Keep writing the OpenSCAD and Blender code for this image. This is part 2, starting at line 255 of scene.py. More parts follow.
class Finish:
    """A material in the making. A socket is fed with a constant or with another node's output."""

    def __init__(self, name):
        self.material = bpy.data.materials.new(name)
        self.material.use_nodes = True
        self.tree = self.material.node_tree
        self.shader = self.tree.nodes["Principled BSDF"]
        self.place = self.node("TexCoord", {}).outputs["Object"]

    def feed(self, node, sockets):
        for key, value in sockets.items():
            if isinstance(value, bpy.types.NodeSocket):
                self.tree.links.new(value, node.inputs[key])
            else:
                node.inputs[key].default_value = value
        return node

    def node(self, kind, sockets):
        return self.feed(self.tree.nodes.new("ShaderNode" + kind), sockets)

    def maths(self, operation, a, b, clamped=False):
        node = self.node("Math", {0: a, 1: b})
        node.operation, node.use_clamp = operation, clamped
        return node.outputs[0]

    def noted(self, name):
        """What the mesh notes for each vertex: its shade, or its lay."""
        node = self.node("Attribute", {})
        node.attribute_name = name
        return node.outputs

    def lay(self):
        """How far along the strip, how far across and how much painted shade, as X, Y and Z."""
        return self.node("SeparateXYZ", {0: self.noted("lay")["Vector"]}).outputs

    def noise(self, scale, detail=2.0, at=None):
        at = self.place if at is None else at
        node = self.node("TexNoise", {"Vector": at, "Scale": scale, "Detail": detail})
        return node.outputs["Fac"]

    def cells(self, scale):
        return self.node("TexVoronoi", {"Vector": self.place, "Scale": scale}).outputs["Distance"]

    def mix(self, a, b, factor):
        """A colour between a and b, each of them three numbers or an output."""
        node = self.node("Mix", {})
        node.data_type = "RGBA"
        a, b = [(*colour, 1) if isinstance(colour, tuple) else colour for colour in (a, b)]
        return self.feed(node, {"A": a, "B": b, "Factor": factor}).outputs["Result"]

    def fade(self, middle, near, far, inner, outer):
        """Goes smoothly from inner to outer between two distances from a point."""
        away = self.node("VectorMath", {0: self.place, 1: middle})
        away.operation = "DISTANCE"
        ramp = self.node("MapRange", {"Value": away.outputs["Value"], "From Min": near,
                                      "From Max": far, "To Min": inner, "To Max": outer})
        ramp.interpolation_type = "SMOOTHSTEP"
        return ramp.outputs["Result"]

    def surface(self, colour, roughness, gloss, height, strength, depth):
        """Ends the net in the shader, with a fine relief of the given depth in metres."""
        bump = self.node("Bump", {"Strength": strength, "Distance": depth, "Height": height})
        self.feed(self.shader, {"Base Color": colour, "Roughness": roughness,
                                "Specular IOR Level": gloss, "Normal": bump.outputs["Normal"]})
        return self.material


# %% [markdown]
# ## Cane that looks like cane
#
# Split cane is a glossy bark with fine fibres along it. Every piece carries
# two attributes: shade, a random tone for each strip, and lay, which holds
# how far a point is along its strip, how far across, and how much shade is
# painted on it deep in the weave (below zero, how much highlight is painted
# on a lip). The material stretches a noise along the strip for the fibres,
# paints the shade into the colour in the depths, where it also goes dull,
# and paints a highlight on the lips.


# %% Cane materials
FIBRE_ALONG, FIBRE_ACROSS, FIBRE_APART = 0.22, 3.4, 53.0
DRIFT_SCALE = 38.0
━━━
GOAL OF THE EXERCISE: All the data must be duplicated exactly, with nothing added or removed.

RIGHT ANSWER:
Keep writing the OpenSCAD and Blender code for this image. This is part 2, starting at line 255 of scene.py. More parts follow.
class Finish:
    """A material in the making. A socket is fed with a constant or with another node's output."""

    def __init__(self, name):
        self.material = bpy.data.materials.new(name)
        self.material.use_nodes = True
        self.tree = self.material.node_tree
        self.shader = self.tree.nodes["Principled BSDF"]
        self.place = self.node("TexCoord", {}).outputs["Object"]

    def feed(self, node, sockets):
        for key, value in sockets.items():
            if isinstance(value, bpy.types.NodeSocket):
                self.tree.links.new(value, node.inputs[key])
            else:
                node.inputs[key].default_value = value
        return node

    def node(self, kind, sockets):
        return self.feed(self.tree.nodes.new("ShaderNode" + kind), sockets)

    def maths(self, operation, a, b, clamped=False):
        node = self.node("Math", {0: a, 1: b})
        node.operation, node.use_clamp = operation, clamped
        return node.outputs[0]

    def noted(self, name):
        """What the mesh notes for each vertex: its shade, or its lay."""
        node = self.node("Attribute", {})
        node.attribute_name = name
        return node.outputs

    def lay(self):
        """How far along the strip, how far across and how much painted shade, as X, Y and Z."""
        return self.node("SeparateXYZ", {0: self.noted("lay")["Vector"]}).outputs

    def noise(self, scale, detail=2.0, at=None):
        at = self.place if at is None else at
        node = self.node("TexNoise", {"Vector": at, "Scale": scale, "Detail": detail})
        return node.outputs["Fac"]

    def cells(self, scale):
        return self.node("TexVoronoi", {"Vector": self.place, "Scale": scale}).outputs["Distance"]

    def mix(self, a, b, factor):
        """A colour between a and b, each of them three numbers or an output."""
        node = self.node("Mix", {})
        node.data_type = "RGBA"
        a, b = [(*colour, 1) if isinstance(colour, tuple) else colour for colour in (a, b)]
        return self.feed(node, {"A": a, "B": b, "Factor": factor}).outputs["Result"]

    def fade(self, middle, near, far, inner, outer):
        """Goes smoothly from inner to outer between two distances from a point."""
        away = self.node("VectorMath", {0: self.place, 1: middle})
        away.operation = "DISTANCE"
        ramp = self.node("MapRange", {"Value": away.outputs["Value"], "From Min": near,
                                      "From Max": far, "To Min": inner, "To Max": outer})
        ramp.interpolation_type = "SMOOTHSTEP"
        return ramp.outputs["Result"]

    def surface(self, colour, roughness, gloss, height, strength, depth):
        """Ends the net in the shader, with a fine relief of the given depth in metres."""
        bump = self.node("Bump", {"Strength": strength, "Distance": depth, "Height": height})
        self.feed(self.shader, {"Base Color": colour, "Roughness": roughness,
                                "Specular IOR Level": gloss, "Normal": bump.outputs["Normal"]})
        return self.material


# %% [markdown]
# ## Cane that looks like cane
#
# Split cane is a glossy bark with fine fibres along it. Every piece carries
# two attributes: shade, a random tone for each strip, and lay, which holds
# how far a point is along its strip, how far across, and how much shade is
# painted on it deep in the weave (below zero, how much highlight is painted
# on a lip). The material stretches a noise along the strip for the fibres,
# paints the shade into the colour in the depths, where it also goes dull,
# and paints a highlight on the lips.


# %% Cane materials
FIBRE_ALONG, FIBRE_ACROSS, FIBRE_APART = 0.22, 3.4, 53.0
DRIFT_SCALE = 38.0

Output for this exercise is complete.